§ GIVEN DATA:

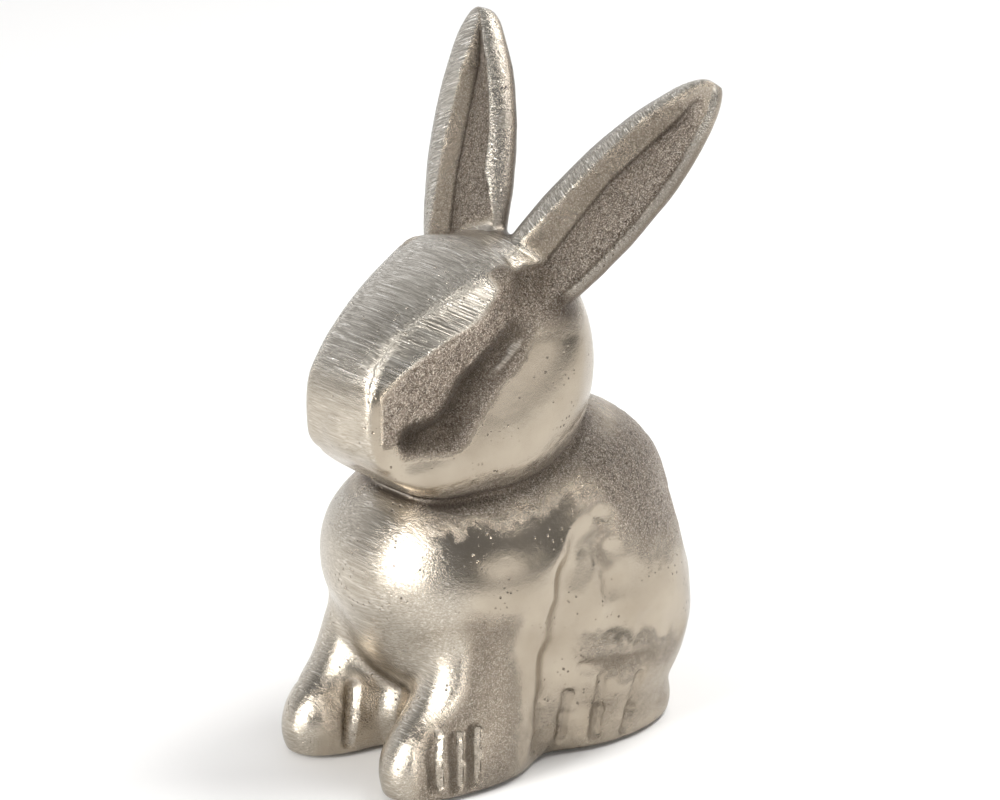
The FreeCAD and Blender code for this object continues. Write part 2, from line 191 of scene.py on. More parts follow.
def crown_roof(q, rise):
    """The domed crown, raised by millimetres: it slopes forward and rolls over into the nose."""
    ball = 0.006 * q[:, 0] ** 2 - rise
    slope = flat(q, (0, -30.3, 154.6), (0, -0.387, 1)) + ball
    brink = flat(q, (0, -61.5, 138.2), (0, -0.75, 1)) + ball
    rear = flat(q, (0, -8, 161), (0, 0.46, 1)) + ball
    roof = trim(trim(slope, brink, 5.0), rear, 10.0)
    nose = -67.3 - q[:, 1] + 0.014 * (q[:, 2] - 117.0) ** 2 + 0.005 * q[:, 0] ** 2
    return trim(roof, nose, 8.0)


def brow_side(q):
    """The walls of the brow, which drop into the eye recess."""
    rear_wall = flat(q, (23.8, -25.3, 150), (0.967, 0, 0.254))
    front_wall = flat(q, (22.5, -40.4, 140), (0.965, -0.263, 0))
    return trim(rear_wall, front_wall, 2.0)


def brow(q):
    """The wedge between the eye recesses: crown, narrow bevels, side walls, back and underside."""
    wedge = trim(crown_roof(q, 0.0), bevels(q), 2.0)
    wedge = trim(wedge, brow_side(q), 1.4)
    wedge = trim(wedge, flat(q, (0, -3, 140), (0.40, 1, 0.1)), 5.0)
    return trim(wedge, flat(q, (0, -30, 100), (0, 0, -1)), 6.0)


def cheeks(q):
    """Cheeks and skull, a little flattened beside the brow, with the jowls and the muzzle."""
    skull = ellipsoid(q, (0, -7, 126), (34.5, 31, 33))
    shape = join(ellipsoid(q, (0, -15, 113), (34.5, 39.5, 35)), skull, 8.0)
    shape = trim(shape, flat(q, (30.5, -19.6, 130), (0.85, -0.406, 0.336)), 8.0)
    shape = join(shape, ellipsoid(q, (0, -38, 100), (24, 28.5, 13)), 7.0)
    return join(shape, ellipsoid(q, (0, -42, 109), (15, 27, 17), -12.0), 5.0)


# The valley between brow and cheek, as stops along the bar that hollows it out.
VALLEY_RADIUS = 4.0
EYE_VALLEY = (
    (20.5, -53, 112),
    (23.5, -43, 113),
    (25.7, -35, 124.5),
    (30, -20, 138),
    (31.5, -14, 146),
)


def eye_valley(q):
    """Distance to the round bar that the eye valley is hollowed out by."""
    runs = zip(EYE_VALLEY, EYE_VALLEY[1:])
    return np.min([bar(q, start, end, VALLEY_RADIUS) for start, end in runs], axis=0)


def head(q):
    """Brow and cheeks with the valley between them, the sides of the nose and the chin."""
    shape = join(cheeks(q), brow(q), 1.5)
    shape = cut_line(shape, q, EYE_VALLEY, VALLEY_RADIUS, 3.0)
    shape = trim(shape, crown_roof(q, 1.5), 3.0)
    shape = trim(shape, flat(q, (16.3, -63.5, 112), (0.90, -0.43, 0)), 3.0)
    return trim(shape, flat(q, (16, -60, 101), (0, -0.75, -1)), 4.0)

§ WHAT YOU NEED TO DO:
What is needed is an exact copy of the lines from the start of the listing through the line where "return trim(roof, nose, 8.0)" sits, please, both end lines included and nothing more.

§ COMPLETE RESPONSE:
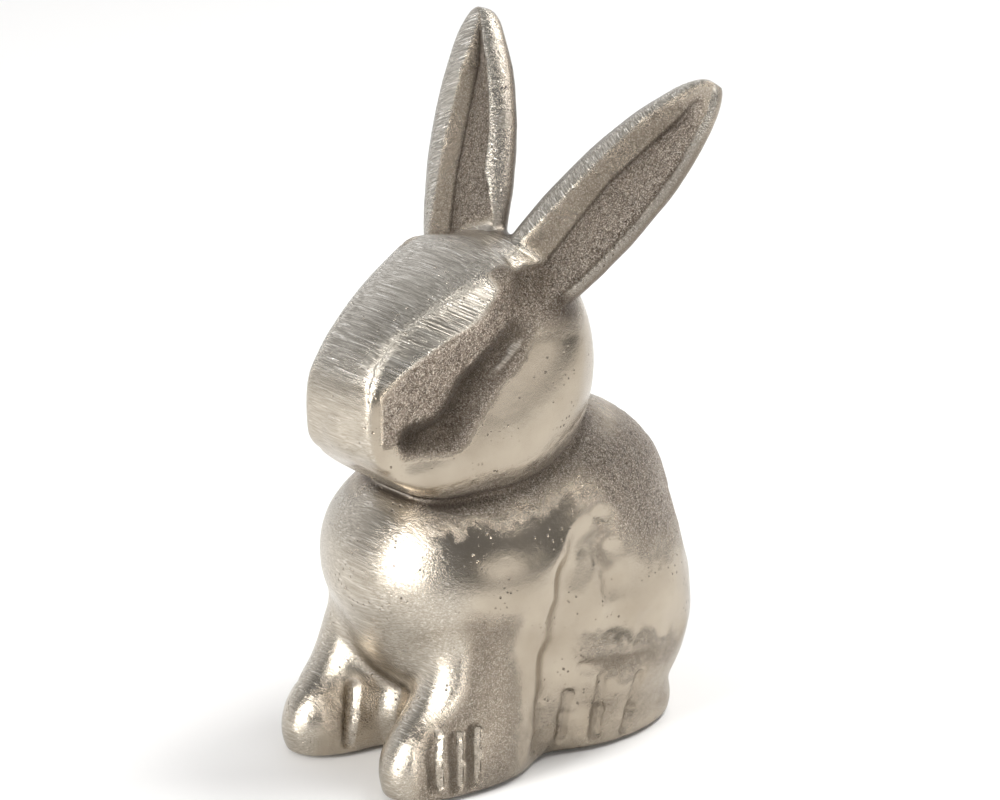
The FreeCAD and Blender code for this object continues. Write part 2, from line 191 of scene.py on. More parts follow.
def crown_roof(q, rise):
    """The domed crown, raised by millimetres: it slopes forward and rolls over into the nose."""
    ball = 0.006 * q[:, 0] ** 2 - rise
    slope = flat(q, (0, -30.3, 154.6), (0, -0.387, 1)) + ball
    brink = flat(q, (0, -61.5, 138.2), (0, -0.75, 1)) + ball
    rear = flat(q, (0, -8, 161), (0, 0.46, 1)) + ball
    roof = trim(trim(slope, brink, 5.0), rear, 10.0)
    nose = -67.3 - q[:, 1] + 0.014 * (q[:, 2] - 117.0) ** 2 + 0.005 * q[:, 0] ** 2
    return trim(roof, nose, 8.0)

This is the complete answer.